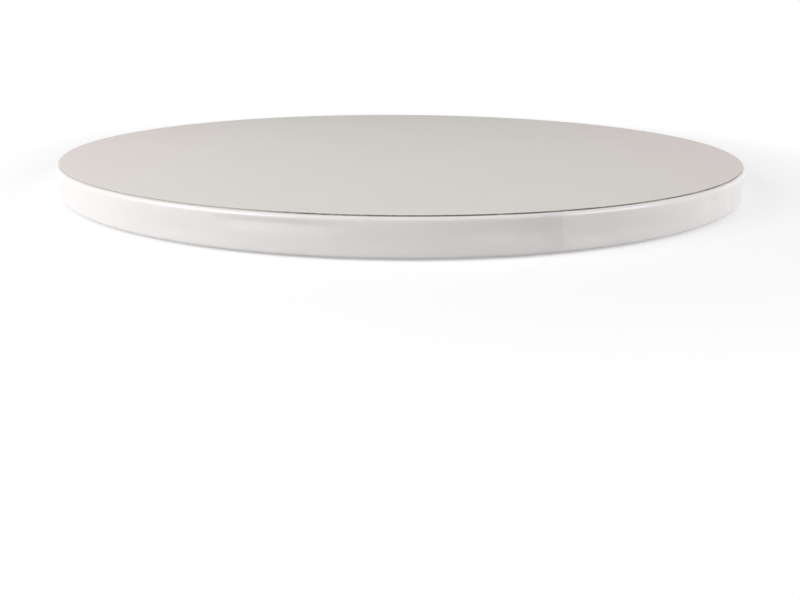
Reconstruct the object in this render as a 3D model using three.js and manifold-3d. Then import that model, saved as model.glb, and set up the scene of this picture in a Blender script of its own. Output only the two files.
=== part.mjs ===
// Round cake board of the thick kind, a cake drum, glued up from paper and board.
// A core of three corrugated plies is bound by a paper band with notched flaps turned in
// over both faces, and a cover sheet on each face hides the flaps.
// Millimetres, +Z up, origin at the centre of the underside.

import * as THREE from "three";
import { mergeVertices } from "three/addons/utils/BufferGeometryUtils.js";
import Module from "manifold-3d";

const wasm = await Module();
wasm.setup();

// The board
const boardDiameter = 304.8;
const boardThickness = 13;
const roundSegments = 96;

// Cover sheets, each set back from where the band starts to turn down
const topSheetThickness = 0.4;
const topSheetSetback = 0.2;
const baseSheetThickness = 0.4;
const baseSheetSetback = 2.2;

// Band round the edge
const bandThickness = 0.3;
const shoulderRadius = 1.2;
const shoulderSegments = 3;
const flapWidth = 12;
const notchCount = 48;
const notchDepth = 6.5;
const notchMouth = 4;

// Lap where the tail of the band is glued over its head, with the angles measured from
// the front (-Y) towards the right (+X)
const lapEndAngle = THREE.MathUtils.degToRad(17.7);
const lapLength = 15;

// Corrugated plies of the core, from the underside up
const plyNames = ["core_ply_bottom", "core_ply_middle", "core_ply_top"];
const linerThickness = 0.25;
const mediumThickness = 0.25;
const flutePitch = 7.8;
const crestWidth = 1.3;
const coreClearance = 0.3;
const coreSegments = 60;

// Sizes that follow from those above
const boardRadius = boardDiameter / 2;
const topSheetBottom = boardThickness - topSheetThickness;
const faceRadius = boardRadius - shoulderRadius;
const coreRadius = faceRadius - coreClearance;
const coreBottom = baseSheetThickness + bandThickness;
const coreTop = topSheetBottom - bandThickness;
const plyThickness = (coreTop - coreBottom) / plyNames.length;

// Cutting tools reach this far past what they cut.
const overcut = 1;

// A closed geometry as a solid that can be cut and joined.
function solidOf(geometry) {
  geometry.deleteAttribute("normal");
  geometry.deleteAttribute("uv");
  const merged = mergeVertices(geometry, 1e-4);
  return new wasm.Manifold(
    new wasm.Mesh({
      numProp: 3,
      vertProperties: merged.attributes.position.array,
      triVerts: new Uint32Array(merged.index.array),
    }),
  );
}

// The faces of a solid as a geometry, flat shaded.
function geometryOf(solid) {
  const mesh = solid.getMesh();
  const geometry = new THREE.BufferGeometry();
  geometry.setAttribute(
    "position",
    new THREE.BufferAttribute(new Float32Array(mesh.vertProperties), 3),
  );
  geometry.setIndex(new THREE.BufferAttribute(new Uint32Array(mesh.triVerts), 1));
  const flat = geometry.toNonIndexed();
  flat.computeVertexNormals();
  return flat;
}

// A profile of (radius, height) points turned round the Z axis, starting at the front.
function revolve(points, segments = roundSegments) {
  return new THREE.LatheGeometry(points, segments).rotateX(Math.PI / 2);
}

// A plain round disc between two heights.
function disc(radius, bottom, top, segments = roundSegments) {
  const profile = [
    new THREE.Vector2(0, bottom),
    new THREE.Vector2(radius, bottom),
    new THREE.Vector2(radius, top),
    new THREE.Vector2(0, top),
  ];
  return revolve(profile, segments);
}

// A point in plan, at an angle from the front towards the right.
function planPoint(radius, angle) {
  return new THREE.Vector2(radius * Math.sin(angle), -radius * Math.cos(angle));
}

// A plan outline as a prism from below the board to above it.
function prism(outline) {
  const depth = boardThickness + 2 * overcut;
  const geometry = new THREE.ExtrudeGeometry(new THREE.Shape(outline), {
    depth,
    bevelEnabled: false,
  });
  return solidOf(geometry.translate(0, 0, -overcut));
}

// A quarter round of a profile, from one angle to the next, in radians from +radius.
function quarterRound(centreRadius, centreHeight, radius, from, to) {
  const arc = new THREE.Path().absarc(centreRadius, centreHeight, radius, from, to);
  return arc.getSpacedPoints(shoulderSegments);
}

// The side of the band as it runs from the underside, round both shoulders, to the top,
// at a distance outside the band's own outer face.
function bandSide(outset) {
  const radius = shoulderRadius + outset;
  const low = baseSheetThickness + shoulderRadius;
  const high = topSheetBottom - shoulderRadius;
  return [
    ...quarterRound(faceRadius, low, radius, -Math.PI / 2, 0),
    ...quarterRound(faceRadius, high, radius, 0, Math.PI / 2),
  ];
}

// One notch of the flaps: a V that opens inwards, cut through both flaps at once.
function notch(angle) {
  const innerRadius = boardRadius - flapWidth;
  const root = planPoint(innerRadius + notchDepth, angle);
  const mouthRadius = innerRadius - overcut;
  const halfMouth = (notchMouth / 2) * ((notchDepth + overcut) / notchDepth);
  const halfAngle = Math.atan(halfMouth / mouthRadius);
  return prism([
    root,
    planPoint(mouthRadius, angle + halfAngle),
    planPoint(mouthRadius, angle - halfAngle),
  ]);
}

// The tail of the band, which lies over its head for the length of the lap. Half of the
// thickness is sunk into the head, so that the two are one piece.
function lapTail() {
  const outer = bandSide(bandThickness);
  const inner = bandSide(-bandThickness / 2).reverse();
  const ring = solidOf(revolve([...outer, ...inner, outer[0]]));
  const reach = boardRadius + 2 * bandThickness + overcut;
  const sector = prism([
    new THREE.Vector2(0, 0),
    planPoint(reach, lapEndAngle - lapLength / boardRadius),
    planPoint(reach, lapEndAngle),
  ]);
  return ring.intersect(sector);
}

// The paper band: round the core, with a flap turned in over each face.
function edgeBand() {
  const innerRadius = boardRadius - flapWidth;
  const outer = bandSide(0);
  const inner = bandSide(-bandThickness).reverse();
  const profile = [
    new THREE.Vector2(innerRadius, baseSheetThickness),
    ...outer,
    new THREE.Vector2(innerRadius, topSheetBottom),
    new THREE.Vector2(innerRadius, coreTop),
    ...inner,
    new THREE.Vector2(innerRadius, coreBottom),
    new THREE.Vector2(innerRadius, baseSheetThickness),
  ];
  let band = solidOf(revolve(profile)).add(lapTail());
  for (let i = 0; i < notchCount; i++) {
    band = band.subtract(notch(((i + 0.5) * 2 * Math.PI) / notchCount));
  }
  return geometryOf(band);
}

// The hollow under or over one flute, right across the ply along Y. Its narrow side is
// the inside of a crest, where the medium is glued to a liner.
function channel(centre, narrowHeight, wideHeight) {
  const depth = plyThickness - 2 * linerThickness - mediumThickness;
  const halfCrest = crestWidth / 2;
  const flank = flutePitch / 2 - crestWidth;
  const webWidth = (mediumThickness * Math.hypot(flank, depth)) / depth;
  const run = ((flank - webWidth) * depth) / (depth - mediumThickness);
  const outline = new THREE.Shape([
    new THREE.Vector2(centre - halfCrest, narrowHeight),
    new THREE.Vector2(centre + halfCrest, narrowHeight),
    new THREE.Vector2(centre + halfCrest + run, wideHeight),
    new THREE.Vector2(centre - halfCrest - run, wideHeight),
  ]);
  const length = 2 * (coreRadius + overcut);
  const geometry = new THREE.ExtrudeGeometry(outline, { depth: length, bevelEnabled: false });
  return geometry.rotateX(Math.PI / 2).translate(0, length / 2, 0);
}

// The hollows of a whole ply: over each trough of the medium and under each crest.
function channels() {
  const innerTop = plyThickness - linerThickness;
  const flutesEachSide = Math.floor((coreRadius + crestWidth) / flutePitch);
  const hollows = [];
  for (let i = -flutesEachSide; i <= flutesEachSide; i++) {
    hollows.push(channel(i * flutePitch, linerThickness + mediumThickness, innerTop));
  }
  for (let i = -flutesEachSide; i < flutesEachSide; i++) {
    const centre = (i + 0.5) * flutePitch;
    hollows.push(channel(centre, innerTop - mediumThickness, linerThickness));
  }
  return hollows;
}

// One ply of the core. Every other ply has its flutes turned a quarter turn.
function corePly(index) {
  const bottom = coreBottom + index * plyThickness;
  const turn = index % 2 === 1 ? Math.PI / 2 : 0;
  let ply = solidOf(disc(coreRadius, bottom, bottom + plyThickness, coreSegments));
  for (const hollow of channels()) {
    ply = ply.subtract(solidOf(hollow.rotateZ(turn).translate(0, 0, bottom)));
  }
  return geometryOf(ply);
}

const topPaper = new THREE.MeshStandardMaterial({ color: 0xd9d4d0, roughness: 0.55 });
const bandPaper = new THREE.MeshStandardMaterial({ color: 0xe4e3e3, roughness: 0.3 });
const basePaper = new THREE.MeshStandardMaterial({ color: 0xe0ddd9, roughness: 0.75 });
const kraftBoard = new THREE.MeshStandardMaterial({ color: 0xb08d62, roughness: 0.9 });

const cakeBoard = new THREE.Group();

function addPiece(name, geometry, material) {
  const mesh = new THREE.Mesh(geometry, material);
  mesh.name = name;
  cakeBoard.add(mesh);
}

const baseSheet = disc(faceRadius - baseSheetSetback, 0, baseSheetThickness);
const topSheet = disc(faceRadius - topSheetSetback, topSheetBottom, boardThickness);
addPiece("base_sheet", baseSheet, basePaper);
plyNames.forEach((name, index) => addPiece(name, corePly(index), kraftBoard.clone()));
addPiece("edge_band", edgeBand(), bandPaper);
addPiece("top_sheet", topSheet, topPaper);

export default cakeBoard;
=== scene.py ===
"""A round cake board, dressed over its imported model: a glossy paper band round the edge,
a satin sheet on top with its raw cut edge, a plain sheet underneath and a kraft core, on a
pale floor under soft studio lamps."""

import math

import bpy
from mathutils import Matrix, Vector, noise


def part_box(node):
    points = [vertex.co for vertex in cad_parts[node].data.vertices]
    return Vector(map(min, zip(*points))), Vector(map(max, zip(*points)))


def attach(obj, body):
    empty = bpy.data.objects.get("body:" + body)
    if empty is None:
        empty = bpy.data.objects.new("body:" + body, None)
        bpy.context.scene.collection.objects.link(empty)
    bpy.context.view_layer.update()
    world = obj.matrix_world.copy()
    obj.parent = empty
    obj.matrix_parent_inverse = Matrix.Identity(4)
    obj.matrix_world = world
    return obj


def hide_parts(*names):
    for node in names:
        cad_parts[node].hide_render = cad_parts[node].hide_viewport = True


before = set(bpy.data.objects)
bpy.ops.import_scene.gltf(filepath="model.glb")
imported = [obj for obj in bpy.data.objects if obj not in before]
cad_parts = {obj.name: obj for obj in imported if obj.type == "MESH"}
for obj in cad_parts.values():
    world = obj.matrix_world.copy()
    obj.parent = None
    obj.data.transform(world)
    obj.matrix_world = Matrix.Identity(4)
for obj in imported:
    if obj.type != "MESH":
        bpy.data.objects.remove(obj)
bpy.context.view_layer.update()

bl_info = {
    "name": "Cake Board",
    "version": (1, 0, 0),
    "blender": (4, 5, 0),
    "location": "3D View > Sidebar > Cake Board",
    "description": "Builds a round cake board with a paper band and cover sheets",
    "category": "Add Mesh",
}

TOP_LOW, TOP_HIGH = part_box("top_sheet")
BASE_LOW, BASE_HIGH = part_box("base_sheet")
BOARD_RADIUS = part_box("edge_band")[1].x
PLIES = ("core_ply_top", "core_ply_middle", "core_ply_bottom")

MM = 0.001
RIM_STEPS = 960

# The face of a cover sheet has this many rings round its rim, for the relief of the tabs.
FACE_RINGS = 16
RING_WIDTH = 0.85 * MM

# Angles in radians over which marks on the band come and go: the tail's rise where it
# begins, the two ends of the crease, and the painted shade on the lap's tail before and
# after the tail begins and at its sharp end.
TAIL_RISE = 0.03
CREASE_IN, CREASE_OUT = 0.08, 0.12
LAP_SHADE_BEFORE, LAP_SHADE_AFTER, LAP_SHADE_END = 0.02, 0.05, 0.001

# The stretch of the upper shoulder that is dulled, in degrees: where it begins, is fully
# dull, starts to clear and ends.
RUBBED = (25, 34, 45, 54)

# Softboxes: name, place, width and height in metres, and the setting for the power.
LAMPS = (
    ("left_softbox", (-0.585, -0.375, 0.325), (0.5, 0.4), "left_power"),
    ("right_softbox", (0.775, -0.22, 0.226), (0.85, 0.42), "right_power"),
    ("top_strip", (0, -0.1, 1.1), (1.2, 0.25), "top_power"),
)

# Distances from the board's axis, in metres, over which the floor's glow rises to white,
# and the glow that it starts with.
GLOW_NEAR, GLOW_FAR = 0.17, 0.5
GLOW_START = 0.46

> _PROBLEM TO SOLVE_
Take the line that contains "const cakeBoard = new THREE.Group();", the line that contains "obj.parent = None", and all lines between, and give them again exactly; include no other line.

> _CORRECT RESPONSE_
const cakeBoard = new THREE.Group();

function addPiece(name, geometry, material) {
  const mesh = new THREE.Mesh(geometry, material);
  mesh.name = name;
  cakeBoard.add(mesh);
}

const baseSheet = disc(faceRadius - baseSheetSetback, 0, baseSheetThickness);
const topSheet = disc(faceRadius - topSheetSetback, topSheetBottom, boardThickness);
addPiece("base_sheet", baseSheet, basePaper);
plyNames.forEach((name, index) => addPiece(name, corePly(index), kraftBoard.clone()));
addPiece("edge_band", edgeBand(), bandPaper);
addPiece("top_sheet", topSheet, topPaper);

export default cakeBoard;
=== scene.py ===
"""A round cake board, dressed over its imported model: a glossy paper band round the edge,
a satin sheet on top with its raw cut edge, a plain sheet underneath and a kraft core, on a
pale floor under soft studio lamps."""

import math

import bpy
from mathutils import Matrix, Vector, noise


def part_box(node):
    points = [vertex.co for vertex in cad_parts[node].data.vertices]
    return Vector(map(min, zip(*points))), Vector(map(max, zip(*points)))


def attach(obj, body):
    empty = bpy.data.objects.get("body:" + body)
    if empty is None:
        empty = bpy.data.objects.new("body:" + body, None)
        bpy.context.scene.collection.objects.link(empty)
    bpy.context.view_layer.update()
    world = obj.matrix_world.copy()
    obj.parent = empty
    obj.matrix_parent_inverse = Matrix.Identity(4)
    obj.matrix_world = world
    return obj


def hide_parts(*names):
    for node in names:
        cad_parts[node].hide_render = cad_parts[node].hide_viewport = True


before = set(bpy.data.objects)
bpy.ops.import_scene.gltf(filepath="model.glb")
imported = [obj for obj in bpy.data.objects if obj not in before]
cad_parts = {obj.name: obj for obj in imported if obj.type == "MESH"}
for obj in cad_parts.values():
    world = obj.matrix_world.copy()
    obj.parent = None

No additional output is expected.